WHAT TO WORK ON:
Repeat all of the data precisely.
### MATERIAL PROVIDED
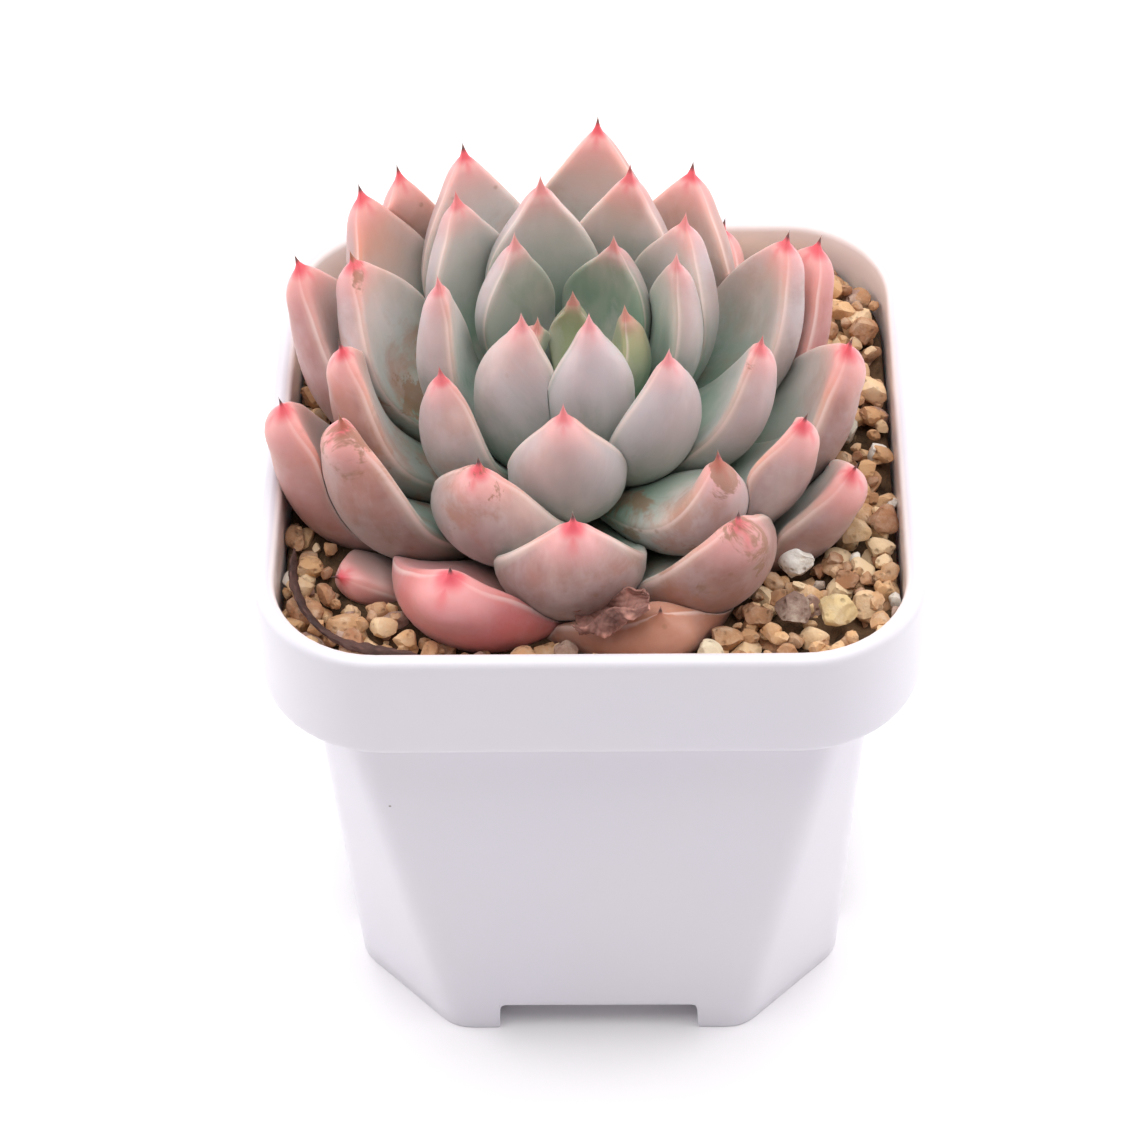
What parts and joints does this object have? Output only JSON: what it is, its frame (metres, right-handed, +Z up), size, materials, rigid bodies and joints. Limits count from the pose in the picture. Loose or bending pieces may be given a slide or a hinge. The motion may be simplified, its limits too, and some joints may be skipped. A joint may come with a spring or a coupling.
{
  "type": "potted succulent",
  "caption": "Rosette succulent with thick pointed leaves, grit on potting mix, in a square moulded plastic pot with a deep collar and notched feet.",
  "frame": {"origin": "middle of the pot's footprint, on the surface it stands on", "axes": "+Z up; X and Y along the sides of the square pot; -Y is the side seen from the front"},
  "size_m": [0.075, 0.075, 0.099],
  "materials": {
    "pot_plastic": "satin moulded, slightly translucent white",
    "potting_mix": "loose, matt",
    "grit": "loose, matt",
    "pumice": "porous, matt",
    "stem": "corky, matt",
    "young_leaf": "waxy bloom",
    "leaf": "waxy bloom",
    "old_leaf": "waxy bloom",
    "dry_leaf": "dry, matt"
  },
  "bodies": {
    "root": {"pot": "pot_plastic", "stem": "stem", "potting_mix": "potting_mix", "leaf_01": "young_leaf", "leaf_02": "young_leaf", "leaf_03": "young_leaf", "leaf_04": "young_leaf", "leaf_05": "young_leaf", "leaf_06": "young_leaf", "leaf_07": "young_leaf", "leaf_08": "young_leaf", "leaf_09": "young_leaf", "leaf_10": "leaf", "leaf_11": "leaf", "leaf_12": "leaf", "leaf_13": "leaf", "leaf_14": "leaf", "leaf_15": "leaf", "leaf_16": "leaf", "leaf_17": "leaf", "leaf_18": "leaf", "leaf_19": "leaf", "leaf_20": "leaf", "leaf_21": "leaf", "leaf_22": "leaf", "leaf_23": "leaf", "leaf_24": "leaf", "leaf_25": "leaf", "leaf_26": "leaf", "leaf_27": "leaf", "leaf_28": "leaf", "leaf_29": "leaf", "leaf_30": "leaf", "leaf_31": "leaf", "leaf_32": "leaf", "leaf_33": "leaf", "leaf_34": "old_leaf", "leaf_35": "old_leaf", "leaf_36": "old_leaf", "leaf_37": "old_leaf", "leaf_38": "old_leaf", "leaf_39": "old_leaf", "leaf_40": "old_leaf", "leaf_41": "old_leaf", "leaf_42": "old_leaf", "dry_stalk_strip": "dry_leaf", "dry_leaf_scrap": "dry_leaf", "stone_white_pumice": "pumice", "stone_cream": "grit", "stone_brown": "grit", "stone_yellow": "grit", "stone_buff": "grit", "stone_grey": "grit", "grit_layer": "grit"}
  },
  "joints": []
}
######
THE SOLUTION:
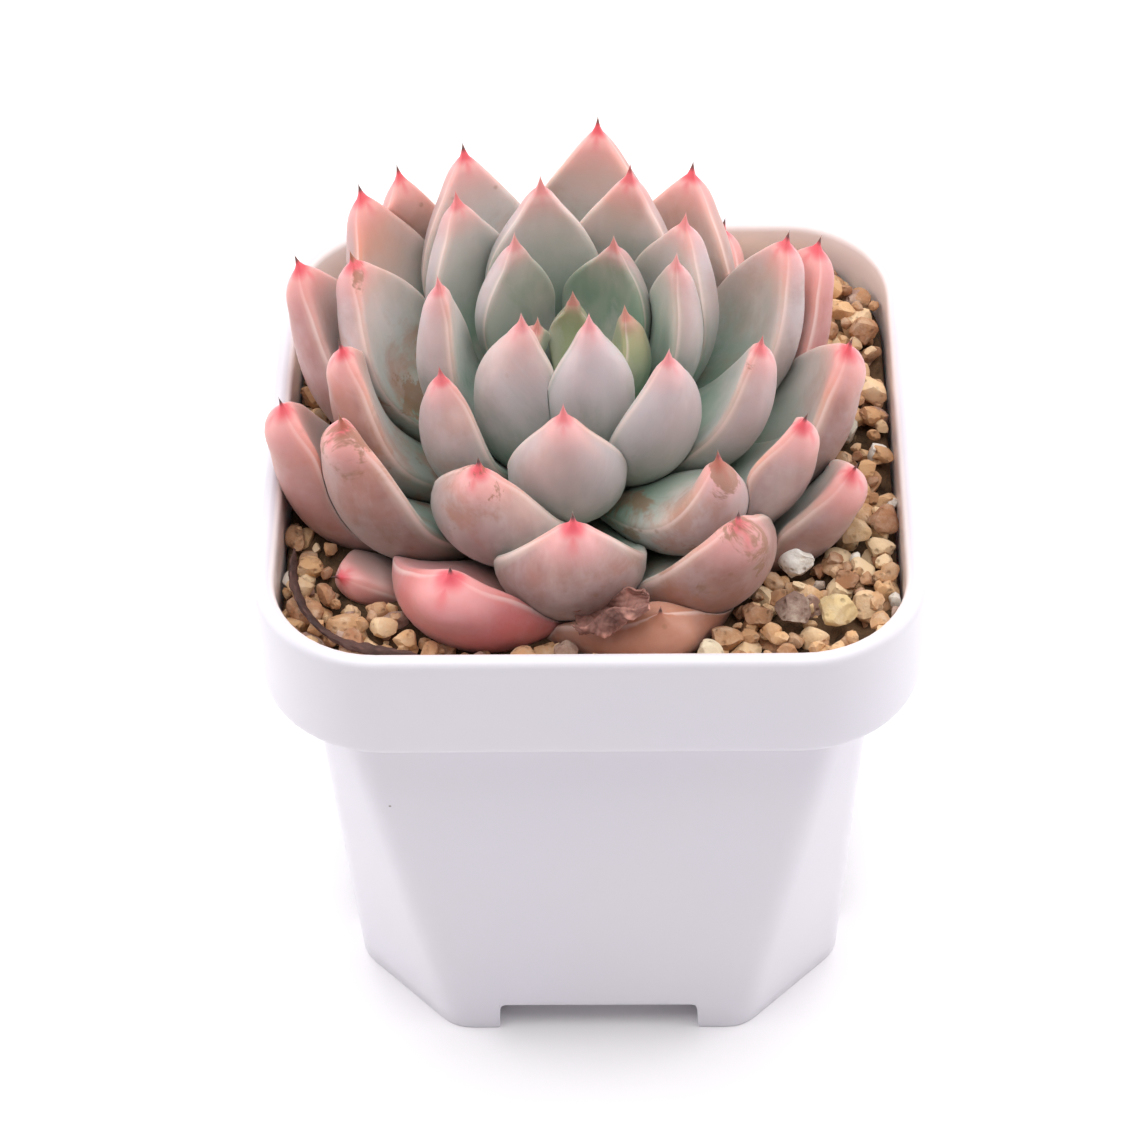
What parts and joints does this object have? Output only JSON: what it is, its frame (metres, right-handed, +Z up), size, materials, rigid bodies and joints. Limits count from the pose in the picture. Loose or bending pieces may be given a slide or a hinge. The motion may be simplified, its limits too, and some joints may be skipped. A joint may come with a spring or a coupling.
{
  "type": "potted succulent",
  "caption": "Rosette succulent with thick pointed leaves, grit on potting mix, in a square moulded plastic pot with a deep collar and notched feet.",
  "frame": {"origin": "middle of the pot's footprint, on the surface it stands on", "axes": "+Z up; X and Y along the sides of the square pot; -Y is the side seen from the front"},
  "size_m": [0.075, 0.075, 0.099],
  "materials": {
    "pot_plastic": "satin moulded, slightly translucent white",
    "potting_mix": "loose, matt",
    "grit": "loose, matt",
    "pumice": "porous, matt",
    "stem": "corky, matt",
    "young_leaf": "waxy bloom",
    "leaf": "waxy bloom",
    "old_leaf": "waxy bloom",
    "dry_leaf": "dry, matt"
  },
  "bodies": {
    "root": {"pot": "pot_plastic", "stem": "stem", "potting_mix": "potting_mix", "leaf_01": "young_leaf", "leaf_02": "young_leaf", "leaf_03": "young_leaf", "leaf_04": "young_leaf", "leaf_05": "young_leaf", "leaf_06": "young_leaf", "leaf_07": "young_leaf", "leaf_08": "young_leaf", "leaf_09": "young_leaf", "leaf_10": "leaf", "leaf_11": "leaf", "leaf_12": "leaf", "leaf_13": "leaf", "leaf_14": "leaf", "leaf_15": "leaf", "leaf_16": "leaf", "leaf_17": "leaf", "leaf_18": "leaf", "leaf_19": "leaf", "leaf_20": "leaf", "leaf_21": "leaf", "leaf_22": "leaf", "leaf_23": "leaf", "leaf_24": "leaf", "leaf_25": "leaf", "leaf_26": "leaf", "leaf_27": "leaf", "leaf_28": "leaf", "leaf_29": "leaf", "leaf_30": "leaf", "leaf_31": "leaf", "leaf_32": "leaf", "leaf_33": "leaf", "leaf_34": "old_leaf", "leaf_35": "old_leaf", "leaf_36": "old_leaf", "leaf_37": "old_leaf", "leaf_38": "old_leaf", "leaf_39": "old_leaf", "leaf_40": "old_leaf", "leaf_41": "old_leaf", "leaf_42": "old_leaf", "dry_stalk_strip": "dry_leaf", "dry_leaf_scrap": "dry_leaf", "stone_white_pumice": "pumice", "stone_cream": "grit", "stone_brown": "grit", "stone_yellow": "grit", "stone_buff": "grit", "stone_grey": "grit", "grit_layer": "grit"}
  },
  "joints": []
}